Melalui pengabdianya di pesantren sebagai ulama, ia mempengaruhi banyak muridnya. Kebanyakan dari mereka kemudian mendirikan pesantren, menjadi tokoh, atau mendirikan lembaga tertentu. Beberapa yang tersohor antara lain, Dr. Muttaqin pendiri UNISBA Bandung, ajengan Maksum, pendiri pesantren Bondongan-Bogor, dan Prof. K.H. Ibrahim Hosen mantan Rektor IIQ Jakarta yang juga ketua Majlis Fatwa MUI Pusat
Pemikiran K.H Ahmad Sanusi berada di dua irisan; modern dan konservatif. Tidak heran, murid-muridnya tidak hanya menjadi pewaris pesantren tradisionalis (pesantren salaf), namun juga menjadi pimpinan lembaga modern
Bergerak di Wilayah Politik Islam
Melalui corak pemikiranya tersebut, K.H Ahmad Sanusi tidak hanya berjuang di dunia pesantren, numun juga melebarkan dakwahnya ke ranah sosial dan politik. Di tahun yang sama ketika kembali ke Hindia Belanda (1915), ia bergabung dengan Serikat Islam (SI).

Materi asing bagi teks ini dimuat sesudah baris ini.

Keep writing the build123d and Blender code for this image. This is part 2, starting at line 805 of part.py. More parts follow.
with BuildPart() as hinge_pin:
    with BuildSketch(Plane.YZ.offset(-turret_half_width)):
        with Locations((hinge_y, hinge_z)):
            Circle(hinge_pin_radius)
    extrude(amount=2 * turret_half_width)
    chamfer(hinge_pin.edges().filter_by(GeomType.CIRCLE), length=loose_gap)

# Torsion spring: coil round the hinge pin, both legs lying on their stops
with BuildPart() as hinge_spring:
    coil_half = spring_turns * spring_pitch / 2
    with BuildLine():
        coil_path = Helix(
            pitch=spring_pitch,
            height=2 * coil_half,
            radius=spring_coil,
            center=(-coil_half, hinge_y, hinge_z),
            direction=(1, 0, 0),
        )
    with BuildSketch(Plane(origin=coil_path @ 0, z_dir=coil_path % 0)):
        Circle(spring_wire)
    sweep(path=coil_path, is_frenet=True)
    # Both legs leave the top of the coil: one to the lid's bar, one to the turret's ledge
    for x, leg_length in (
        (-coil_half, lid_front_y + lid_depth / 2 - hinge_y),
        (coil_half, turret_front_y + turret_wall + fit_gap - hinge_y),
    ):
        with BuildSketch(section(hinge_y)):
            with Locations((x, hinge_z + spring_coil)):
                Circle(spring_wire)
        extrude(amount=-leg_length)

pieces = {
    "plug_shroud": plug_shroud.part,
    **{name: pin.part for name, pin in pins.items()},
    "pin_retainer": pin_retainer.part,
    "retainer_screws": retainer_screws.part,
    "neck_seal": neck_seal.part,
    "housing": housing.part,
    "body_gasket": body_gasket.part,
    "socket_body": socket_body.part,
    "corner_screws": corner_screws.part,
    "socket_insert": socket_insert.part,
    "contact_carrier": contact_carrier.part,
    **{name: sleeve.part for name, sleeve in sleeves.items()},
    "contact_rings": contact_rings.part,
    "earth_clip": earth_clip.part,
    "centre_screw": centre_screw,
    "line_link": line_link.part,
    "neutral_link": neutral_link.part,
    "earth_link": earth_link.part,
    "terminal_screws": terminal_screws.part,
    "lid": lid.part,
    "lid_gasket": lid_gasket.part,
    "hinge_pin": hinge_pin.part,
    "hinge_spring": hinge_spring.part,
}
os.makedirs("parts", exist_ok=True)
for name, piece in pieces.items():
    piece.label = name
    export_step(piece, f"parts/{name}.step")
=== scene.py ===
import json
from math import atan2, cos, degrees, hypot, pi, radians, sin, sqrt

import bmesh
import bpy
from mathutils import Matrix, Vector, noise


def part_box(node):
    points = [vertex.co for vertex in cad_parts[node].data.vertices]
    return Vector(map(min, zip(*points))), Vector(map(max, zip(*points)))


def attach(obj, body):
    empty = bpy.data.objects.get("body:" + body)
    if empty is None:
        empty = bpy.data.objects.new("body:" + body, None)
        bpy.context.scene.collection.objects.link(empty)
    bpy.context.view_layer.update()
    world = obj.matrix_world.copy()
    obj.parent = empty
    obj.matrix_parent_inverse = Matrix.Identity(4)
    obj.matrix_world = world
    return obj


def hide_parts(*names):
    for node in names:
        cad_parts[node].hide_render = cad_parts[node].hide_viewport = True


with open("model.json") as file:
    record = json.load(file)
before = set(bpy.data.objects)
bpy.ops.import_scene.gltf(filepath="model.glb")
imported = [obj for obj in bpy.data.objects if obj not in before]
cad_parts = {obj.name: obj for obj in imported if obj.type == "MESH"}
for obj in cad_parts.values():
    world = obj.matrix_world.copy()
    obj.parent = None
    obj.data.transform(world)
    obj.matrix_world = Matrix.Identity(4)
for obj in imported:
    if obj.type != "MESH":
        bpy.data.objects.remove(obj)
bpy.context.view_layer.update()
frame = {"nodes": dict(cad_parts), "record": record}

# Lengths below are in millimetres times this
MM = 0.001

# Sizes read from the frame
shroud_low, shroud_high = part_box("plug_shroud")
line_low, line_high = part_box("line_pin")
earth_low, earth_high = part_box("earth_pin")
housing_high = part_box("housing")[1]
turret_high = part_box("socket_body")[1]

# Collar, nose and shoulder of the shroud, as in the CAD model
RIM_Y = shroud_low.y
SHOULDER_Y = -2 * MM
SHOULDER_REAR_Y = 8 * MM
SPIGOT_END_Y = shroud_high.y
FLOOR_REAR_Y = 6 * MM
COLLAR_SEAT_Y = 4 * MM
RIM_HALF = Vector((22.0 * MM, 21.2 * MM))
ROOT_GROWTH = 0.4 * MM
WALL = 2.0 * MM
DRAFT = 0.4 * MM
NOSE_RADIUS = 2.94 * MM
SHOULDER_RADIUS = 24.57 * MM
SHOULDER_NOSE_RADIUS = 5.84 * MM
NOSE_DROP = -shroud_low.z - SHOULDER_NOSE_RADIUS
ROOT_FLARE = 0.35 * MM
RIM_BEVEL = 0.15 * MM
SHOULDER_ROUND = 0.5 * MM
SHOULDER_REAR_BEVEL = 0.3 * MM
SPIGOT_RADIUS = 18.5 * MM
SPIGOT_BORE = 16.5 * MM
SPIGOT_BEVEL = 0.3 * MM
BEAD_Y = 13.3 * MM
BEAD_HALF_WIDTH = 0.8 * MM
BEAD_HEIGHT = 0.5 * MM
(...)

Ketertarikanya bergabung dengan SI berawal ketika ia membaca AD/ART. Ditambah, selama di Mekah ia juga diajak oleh presiden SI Sukabumi, H. Siroj. Terlepas dari itu, ia bermaksud mengikuti para pendahulunya yang berjuang di wilayah politik melalui SI. Kemampuan, keilimuan, dan ketokohannya membuat ia diangkat menjadi penasehat tanpa diambil sumpah.
Perjuanganya berlanjut ketika memasuki masa pendudukan Jepang. Ia membangun siasat senjata makan tuan. Bersama ulama dan tokoh lain, ia meminta untuk para ulama ini dilatih secara khusus, dalihnya memperkuat kekuatan militer Jepang.

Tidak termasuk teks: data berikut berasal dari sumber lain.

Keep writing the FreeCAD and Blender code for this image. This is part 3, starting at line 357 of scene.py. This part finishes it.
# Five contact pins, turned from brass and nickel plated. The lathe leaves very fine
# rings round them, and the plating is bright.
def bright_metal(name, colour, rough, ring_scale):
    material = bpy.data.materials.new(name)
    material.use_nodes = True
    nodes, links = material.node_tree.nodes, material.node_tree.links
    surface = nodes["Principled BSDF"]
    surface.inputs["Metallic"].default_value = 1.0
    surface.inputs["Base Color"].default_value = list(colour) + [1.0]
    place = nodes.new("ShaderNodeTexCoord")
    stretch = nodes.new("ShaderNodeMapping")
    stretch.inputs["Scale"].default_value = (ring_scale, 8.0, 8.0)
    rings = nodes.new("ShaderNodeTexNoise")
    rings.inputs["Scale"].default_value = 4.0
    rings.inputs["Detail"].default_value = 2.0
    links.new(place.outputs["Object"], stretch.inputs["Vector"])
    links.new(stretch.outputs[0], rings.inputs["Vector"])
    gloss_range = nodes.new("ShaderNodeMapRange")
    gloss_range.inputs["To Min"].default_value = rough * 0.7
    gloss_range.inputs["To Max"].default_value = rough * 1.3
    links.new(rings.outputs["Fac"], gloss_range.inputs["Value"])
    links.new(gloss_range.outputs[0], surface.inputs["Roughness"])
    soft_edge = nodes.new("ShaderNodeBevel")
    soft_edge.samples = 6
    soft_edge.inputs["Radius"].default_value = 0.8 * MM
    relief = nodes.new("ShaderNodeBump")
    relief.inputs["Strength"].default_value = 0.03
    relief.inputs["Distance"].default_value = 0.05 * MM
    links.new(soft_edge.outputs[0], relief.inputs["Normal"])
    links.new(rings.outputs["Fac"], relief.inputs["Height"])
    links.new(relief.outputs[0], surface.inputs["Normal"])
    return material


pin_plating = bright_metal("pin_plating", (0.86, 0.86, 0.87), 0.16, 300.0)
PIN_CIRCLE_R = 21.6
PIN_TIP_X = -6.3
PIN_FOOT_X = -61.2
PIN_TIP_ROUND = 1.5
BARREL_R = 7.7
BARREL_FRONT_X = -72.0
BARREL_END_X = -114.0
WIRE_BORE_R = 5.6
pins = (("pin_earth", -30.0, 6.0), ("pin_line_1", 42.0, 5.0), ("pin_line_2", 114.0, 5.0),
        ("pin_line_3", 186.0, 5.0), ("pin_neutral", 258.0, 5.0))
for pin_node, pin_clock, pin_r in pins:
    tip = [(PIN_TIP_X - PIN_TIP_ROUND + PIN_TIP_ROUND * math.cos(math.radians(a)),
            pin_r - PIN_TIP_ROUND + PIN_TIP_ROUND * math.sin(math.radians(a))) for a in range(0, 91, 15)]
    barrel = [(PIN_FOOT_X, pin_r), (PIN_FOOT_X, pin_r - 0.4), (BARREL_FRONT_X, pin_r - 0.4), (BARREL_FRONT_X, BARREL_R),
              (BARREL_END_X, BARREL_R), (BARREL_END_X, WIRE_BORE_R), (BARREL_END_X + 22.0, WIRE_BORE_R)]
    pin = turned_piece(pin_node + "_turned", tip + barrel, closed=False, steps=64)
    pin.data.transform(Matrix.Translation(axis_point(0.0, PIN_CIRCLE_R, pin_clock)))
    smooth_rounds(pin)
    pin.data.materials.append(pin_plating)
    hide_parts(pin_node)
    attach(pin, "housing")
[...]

Dengan siasat yang sama, ia menyetujui dirinya diangkat sebagai dewan penasehat Bogor oleh otoritas Jepang. Kemudian memanfaatkan momen ini untuk membentuk PETA (Pembela Tanah Air) di pesantren Gunungpuyuh. Tujuannya jelas mempersiapkan kekuatan militer berbasis pesantren.

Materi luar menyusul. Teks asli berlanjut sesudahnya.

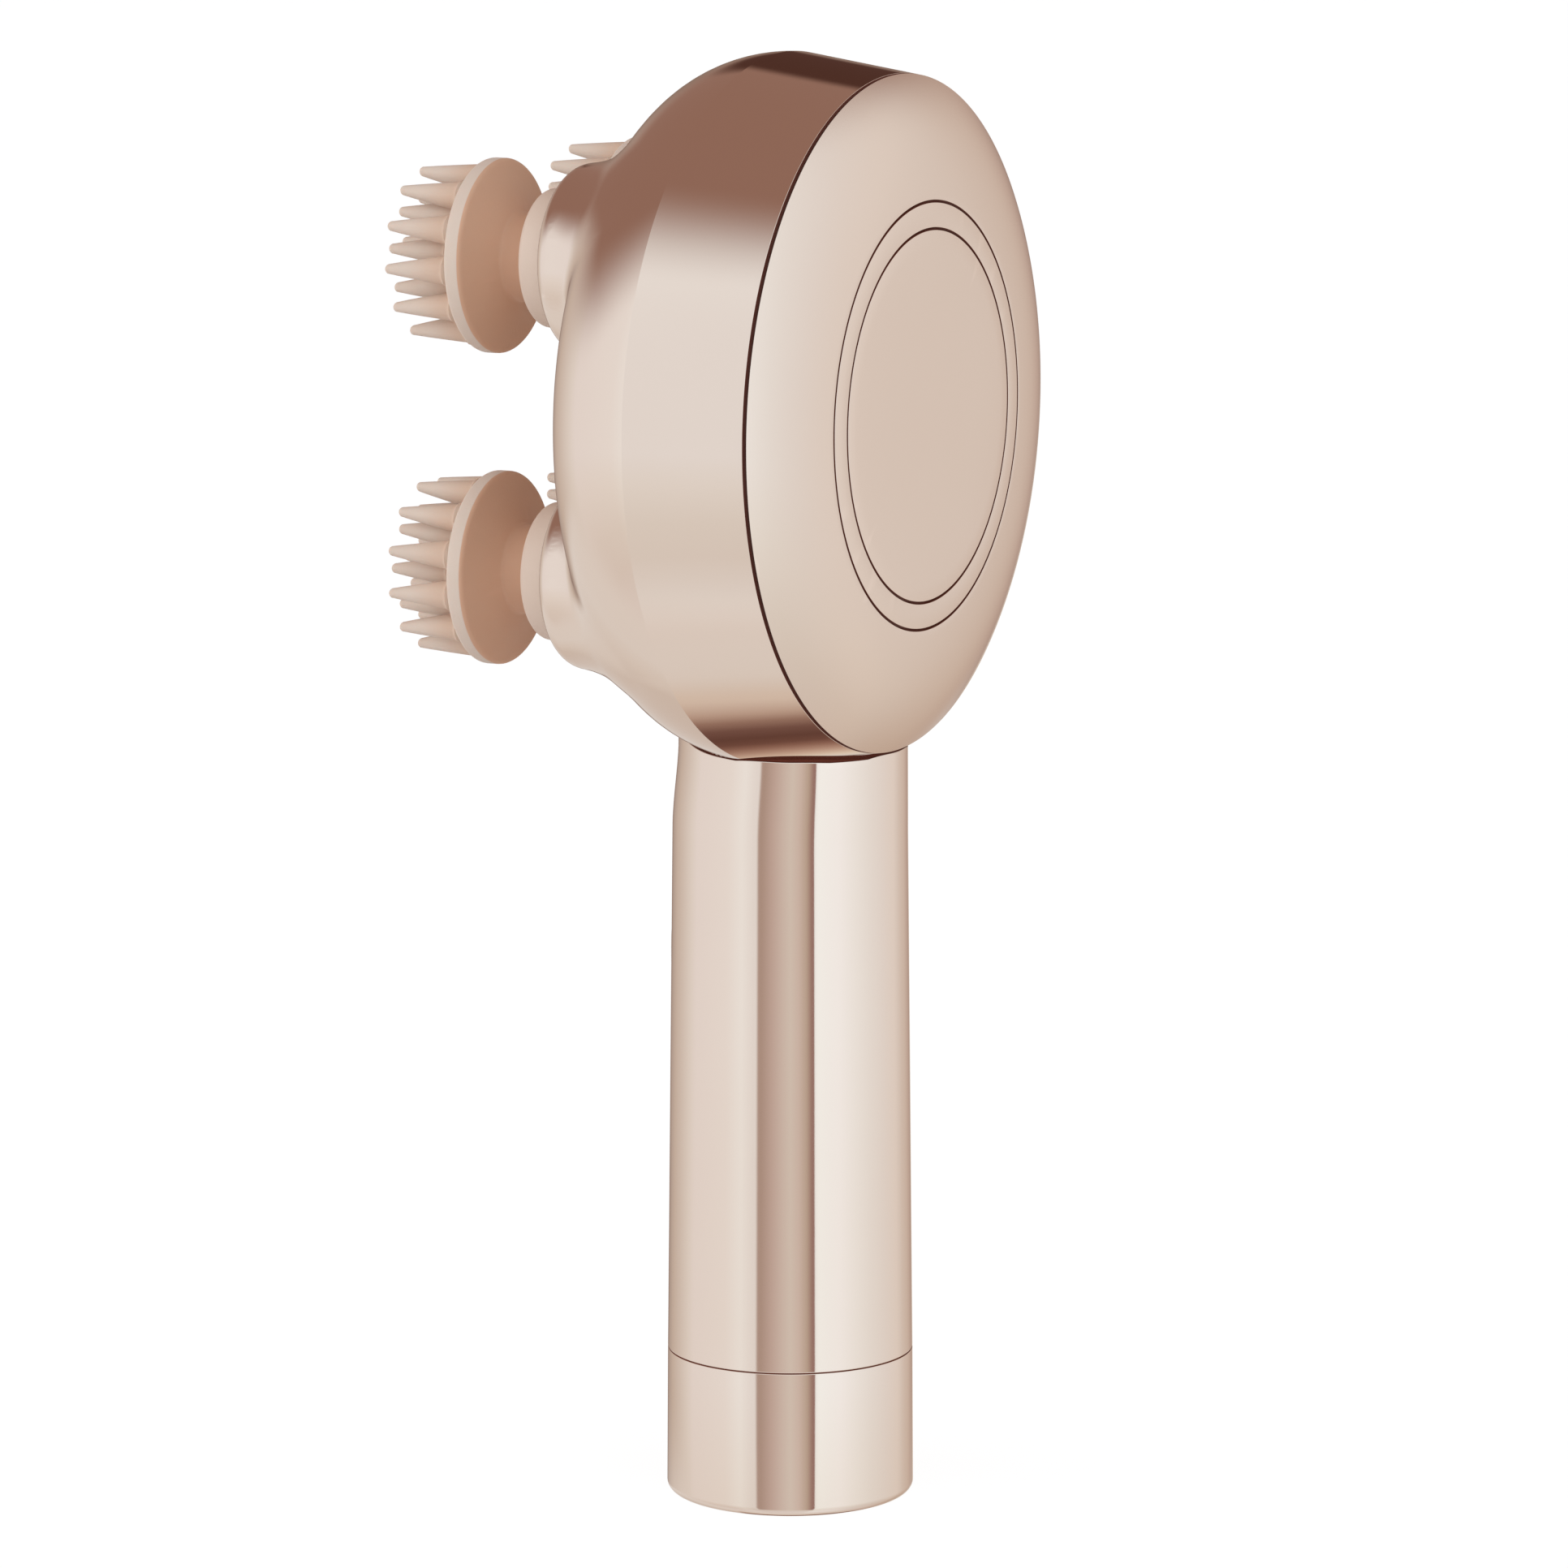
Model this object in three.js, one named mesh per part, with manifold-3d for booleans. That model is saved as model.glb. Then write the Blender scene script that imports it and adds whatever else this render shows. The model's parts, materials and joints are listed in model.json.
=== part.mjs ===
// Electric scalp massager: a round handle, a drum-shaped head and four turning silicone heads.
// Millimetres, +Z up along the handle, the massage heads face -Y, the back cover faces +Y.
// The origin is the centre of the flat base that the handle stands on.
import * as THREE from "three";
import { mergeVertices } from "three/addons/utils/BufferGeometryUtils.js";
import Module from "manifold-3d";

const wasm = await Module();
wasm.setup();

// Handle
const baseRadius = 18.15;
const seamRadius = 18;
const neckRadius = 17.15;
const handleWall = 2;
const baseFillet = 1.4;
const capHeight = 21.5;
const seamGap = 0.35;
const scoopBelowBulkhead = 3;
const scoopLength = 14;
const scoopDepth = 1;
const bulkheadThickness = 3;
const drumAboveBulkhead = 4.15;

// Drum-shaped head, a body of revolution about an axis along Y
const rimRadius = 48.6;
const rimY = 17.3;
const creaseRadius = 51.3;
const creaseY = -0.6;
const frontRadius = 38.8;
const frontY = -17.3;
const frontFillet = 0.6;
const domeFullness = 2;
const domeSideShare = 0.8;
const frontSideShare = 0.4;
const headWall = 2;
const saddleGap = 0.4;

// Back cover and its inlays
const coverRise = 5;
const coverFallPower = 6;
const coverWall = 1.8;
const coverGap = 0.35;
const skirtLength = 3.6;
const ledgeWidth = 2.4;
const ledgeThickness = 1.4;
const inlayRadius = 30.65;
const plateRadius = 26.75;
const inlayDepth = 1.2;
const glueFilm = 0.05;
const ringLineWidth = 0.36;

// Massage heads and their drives
const driveOffset = 22.5;
const lobeRadius = 13.9;
const lobeFlareRadius = 15.4;
const lobeFlareY = -15;
const lobeEndY = -22.8;
const lobeFillet = 2.6;
const lobeBoreRadius = 4;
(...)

Siasatnya ini terus ia jalankan, sampai pada 1944 ia dipercaya oleh Jepang menjadi bagian dari Jawa Hokokai (kebangkitan Jawa) mewakili Masyumi, bersama K.H. Wahid Hasyim. Setahun setelahnya, ia juga diangkat menjadi anggota BPUPKI bentukan Jepang. Bersama rekan-renkanya, ia mepersiapkan rencana kemerdekaan Indonesia.
Ia terus mengawal perjuangan kemerdekaan Indonesia, bahkan pasca proklamasi dibacakan. Ketika pergolakan nasional masih terus berlangsung. Diperparah dengan perjanjian Renville yang justru malah merugikan pihak Indoneisa. Salah satunya adalah Jawa Barat berhasil diduduki penjajah. Maka, ia terpaksa pindah ke Jogja pada tahun 1948, di tahun yang sama ketika perjanjian Renville disepakati.
***
Selama setahun di Jogja, ada momen DI/TII meproklamasikan terbentuknya negara baru di Jawa Barat. K.H Ahamad Sanusi tegas menolak tindakan Kartosuwiryo ini. Alasanya jelas tidak sejalan dengan cita-cita Republik Indonesia yang mengiginkan persatuan. Selain itu, ia juga tidak setuju Kartosuwiryo diberikan hak veto untuk memutuskan, merancang, bahkan membuat undang-undangnya sendiri secara sepihak. Pemberian hak istimewa terhadap perorangan ini, menurut K.H Ahmad Sanusi tidak sesui ajaran Islam.
Menjelang akhir tahun 1949, ia masih tertahan di Jogja dan belum bisa kembali ke kampung halaman. Baru bisa kembali pada tahun 1950, setelah situasi membaik. Namun pada tahun yang sama pula, 31 Juli 1950, ia meninggal dunia di Pondok Pesantren Gunungpuyuh Sukabumi, dalam usia 61 tahun.
Atas jasa dan segala perjuangan K.H Ahmad Sanusi sebagai seorang guru, aktivis, politisi, sampai ulama, ia diberi penghargaan tertinggi Bintang Maha Putera Utama, pada tanggal 12 Agustus 1992. Lalu pada tanggal 10 November 2009, ia diberikan penghargaan Bintang Maha Putera Adipradana. Meski jasanya besar, pemerintah Indoensia belum memberikan gelar pahlawan nasional kepada K.H Ahmad Sanusi, tidak heran nama dan jasanya, sering luput disebut. Bisa dibilang ia adalah pahlawan yang dilupakan.